5. Performance Analysis and Diversity Metrics
Unified analytical frameworks combining stochastic geometry, order statistics, and quadrature integration rigorously evaluate the outage probabilities, diversity orders, and delay-limited throughputs for both code-domain and power-domain NOMA (with perfect and imperfect SIC). Key results include:
- CD-NOMA offers diversity orders mK (weak user) and nK (strong), with K the spreading factor; PD-NOMA is limited to m and n (Yue et al., 2019).
- Imperfect SIC (ipSIC), owing to residual interference channels, yields zero diversity order for the strong user, imposing an error floor.
- Numerical studies validate the analytical findings, with code-domain NOMA consistently outperforming power-domain in outage probability and throughput, especially under high user overloading.
6. Engineering Tradeoffs and Future Directions
NOMA enables enhanced spectral efficiency, user fairness, and massive connectivity, but also introduces increased receiver complexity, potential SIC error propagation, and design challenges in inter-cell interference management, resource allocation, and hardware practicality. Emerging trends include:
- Integration with mmWave analog/digital beamforming and massive-MIMO.
- Intelligent reflecting surfaces (IRS) with discrete phase shifts supporting NOMA with high diversity orders and near-optimal outage performance (Cheng et al., 2020).

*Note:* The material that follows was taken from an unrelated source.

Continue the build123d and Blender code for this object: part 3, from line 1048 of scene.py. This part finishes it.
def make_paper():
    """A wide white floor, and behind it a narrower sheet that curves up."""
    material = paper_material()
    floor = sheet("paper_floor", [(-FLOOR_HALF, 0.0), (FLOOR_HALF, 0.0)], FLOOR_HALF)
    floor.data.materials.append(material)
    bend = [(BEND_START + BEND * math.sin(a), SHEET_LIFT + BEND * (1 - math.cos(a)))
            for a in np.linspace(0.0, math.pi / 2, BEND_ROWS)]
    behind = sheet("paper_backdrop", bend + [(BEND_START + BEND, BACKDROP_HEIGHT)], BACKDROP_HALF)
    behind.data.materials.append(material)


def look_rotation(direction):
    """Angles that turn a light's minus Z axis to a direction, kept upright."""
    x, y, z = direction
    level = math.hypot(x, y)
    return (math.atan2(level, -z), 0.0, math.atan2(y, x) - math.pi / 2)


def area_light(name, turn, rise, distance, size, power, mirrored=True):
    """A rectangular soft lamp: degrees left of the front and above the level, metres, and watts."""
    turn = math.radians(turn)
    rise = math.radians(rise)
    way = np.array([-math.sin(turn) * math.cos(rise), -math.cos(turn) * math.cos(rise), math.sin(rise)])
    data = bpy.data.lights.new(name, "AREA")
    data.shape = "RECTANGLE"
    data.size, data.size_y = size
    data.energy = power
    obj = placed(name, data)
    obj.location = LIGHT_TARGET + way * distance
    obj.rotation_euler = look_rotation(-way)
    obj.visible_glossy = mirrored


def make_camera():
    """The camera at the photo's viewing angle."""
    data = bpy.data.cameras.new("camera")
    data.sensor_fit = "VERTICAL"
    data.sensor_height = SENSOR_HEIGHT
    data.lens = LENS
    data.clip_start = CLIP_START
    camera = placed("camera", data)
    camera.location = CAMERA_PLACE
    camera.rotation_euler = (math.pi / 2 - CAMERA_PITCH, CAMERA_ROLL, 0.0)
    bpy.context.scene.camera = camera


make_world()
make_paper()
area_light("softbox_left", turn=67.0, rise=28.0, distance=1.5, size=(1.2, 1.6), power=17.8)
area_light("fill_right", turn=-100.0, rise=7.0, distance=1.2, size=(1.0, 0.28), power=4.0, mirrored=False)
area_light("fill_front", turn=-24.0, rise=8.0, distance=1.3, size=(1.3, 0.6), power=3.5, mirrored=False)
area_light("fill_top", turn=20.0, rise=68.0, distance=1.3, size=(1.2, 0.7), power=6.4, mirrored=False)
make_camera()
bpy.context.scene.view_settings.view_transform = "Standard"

- AI/ML-driven user clustering and power control, low-complexity heuristic algorithms for large-scale deployment.
- Security-oriented NOMA and cooperative relaying for physical-layer confidentiality.
Standardization efforts (e.g., 3GPP MUST, SCMA, PDMA) are ongoing, with sector-specific optimizations for eMBB, URLLC, and mMTC services (Chen et al., 2018). NOMA continues to evolve with adaptations for ambient IoT, VLC, and heterogeneous cellular architectures, and remains an active area of research for next-generation wireless systems.